According to the producer's official documents, filming began on November 11, 1960, while Primer Planos column titled "Hoja de rodaje" said that filming began on November 21. As with La reina del Tabarín, Eurociné granted distribution in France and other French-speaking countries, and provided an advance of 60,000 francs in exchange for seven years of distribution rights.
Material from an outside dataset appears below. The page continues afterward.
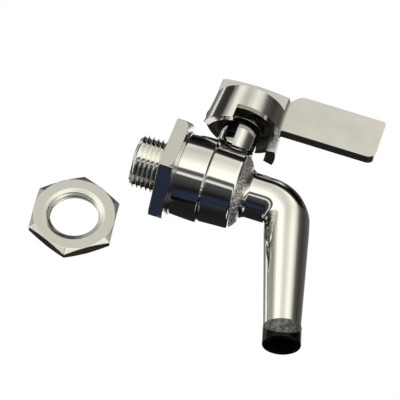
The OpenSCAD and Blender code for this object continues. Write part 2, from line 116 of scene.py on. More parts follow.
def circle(turns: int) -> np.ndarray:
    """Angles of a full circle, as one row."""
    return np.linspace(0.0, 2 * math.pi, turns, endpoint=False)[None, :]


class Skin:
    """A mesh in the making: grids of points, each with its true normal."""

    def __init__(self) -> None:
        """Starts an empty skin."""
        self.points: list[np.ndarray] = []
        self.normals: list[np.ndarray] = []
        self.faces: list[np.ndarray] = []
        self.count = 0

    def grid(self, points: np.ndarray, normals: np.ndarray) -> None:
        """Adds a grid of rows that each close on themselves.

        Args:
            points: Rows by columns by three.
            normals: The outward normal at each point.
        """
        rows, cols = points.shape[:2]
        index = self.count + np.arange(rows * cols).reshape(rows, cols)
        after = np.roll(index, -1, axis=1)
        quads = np.stack([index[:-1], after[:-1], after[1:], index[1:]], axis=-1).reshape(-1, 4)
        flat = points.reshape(-1, 3)
        local = quads - self.count
        across = np.cross(flat[local[:, 2]] - flat[local[:, 0]], flat[local[:, 3]] - flat[local[:, 1]])
        facing = normals.reshape(-1, 3)[local].mean(axis=1)
        turned = (across * facing).sum(axis=1) < 0
        quads[turned] = quads[turned][:, ::-1]
        self.points.append(flat)
        self.normals.append(normals.reshape(-1, 3))
        self.faces.append(quads)
        self.count += rows * cols

    def lathe(self, axis: Axis, outline: np.ndarray, turns: int = 128) -> None:
        """Turns an outline about an axis.

        Args:
            axis: The axis of the turned form.
            outline: Rows of station, radius, and the normal's two shares, as rounded() gives them.
            turns: Points on each ring.
        """
        angle = circle(turns)
        station, radius, along, outward = outline.T[:, :, None]
        self.grid(axis.place(station, radius, angle), axis.direct(along, outward, angle))

    def shell(self, axis: Axis, station: np.ndarray, radius: np.ndarray, angle: np.ndarray,
              facing: tuple[float, float] = (0.0, 1.0)) -> None:
        """Adds a surface round an axis, with normals taken from its own slope.

        Args:
            axis: The axis it goes round.
            station: Place of each point along the axis.
            radius: Distance of each point from the axis.
            angle: Angle of each point.
            facing: Shares along and outward of the side that the normals face.
        """
        points = axis.place(station, radius, angle)
        self.grid(points, slope_normals(points, axis.direct(*facing, angle)))

    def build(self, name: str) -> bpy.types.Object:
        """Makes the object, in metres, with its stated normals.

        Args:
            name: Name of the new piece.

        Returns:
            The new object, linked to the scene.
        """
        mesh = bpy.data.meshes.new(name)
        points = np.concatenate(self.points) * MM
        mesh.from_pydata(points.tolist(), [], np.concatenate(self.faces).tolist())
        mesh.polygons.foreach_set("use_smooth", [True] * len(mesh.polygons))
        mesh.normals_split_custom_set_from_vertices(np.concatenate(self.normals).tolist())
        mesh.update()
        piece = bpy.data.objects.new(name, mesh)
        bpy.context.scene.collection.objects.link(piece)
        return piece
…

This led to additional 11-day shoot in Paris and Nice with interiors shot at Victorine Studios.

For the songs in the film, the producers purchased the rights to five songs by French Charles Trenet which were then adapted into Spanish.

Hispamer did not like the original working title, and on April 3, 1961, had it change dto Vampiresas 1930, a title which references three films by Warner Bros.: Gold Diggers of 1933 (1933), Gold Diggers of 1935 (1935), and Gold Diggers of 1937 which were each released in Spain as Vampiresas 1933, Vampiresas 1936, Vampiresas 1937 respectively.
The film's final budget was estimated to be 4,560,000 pesetas.

==Release==
Vampiresas 1930 premiered in Burgos, Spain at Cine Cordón on May 29, 1961. This was followed by other screenings in Spain, including in Valencia on July 24, Oviedo on August 31, Sevilla on September 29, and León on October 10. The film would not be released in Madrid or Barcelona until 1962. After a screening Madrid, magazine Cine-Aseor predicted the film would be a commercial success, particular with "popular audiences or fans of the genre".

The film was released outside Spain, such as in Portugal on December 21, 1962, and in the Southern regions of France on September 4, 1963, as Certain les prèfėrent noires. This French version was also screened on French Canadian television in 1968.

==Reception==
In Spain, Cine-Aseor said the film's story was spoiled by a "wishy-washy script" while still stating that "it is undoubtedly funny, entertaining and it provides a colourful pastime with its parade of musical variety shows and vaudeville numbers." and said Lina Morgan was the stand out actor. In ABC, the newspaper described the film as being a "spoof of a spoof" and that the film "gives the impression that those who took part in it had a lot of fun during the filming."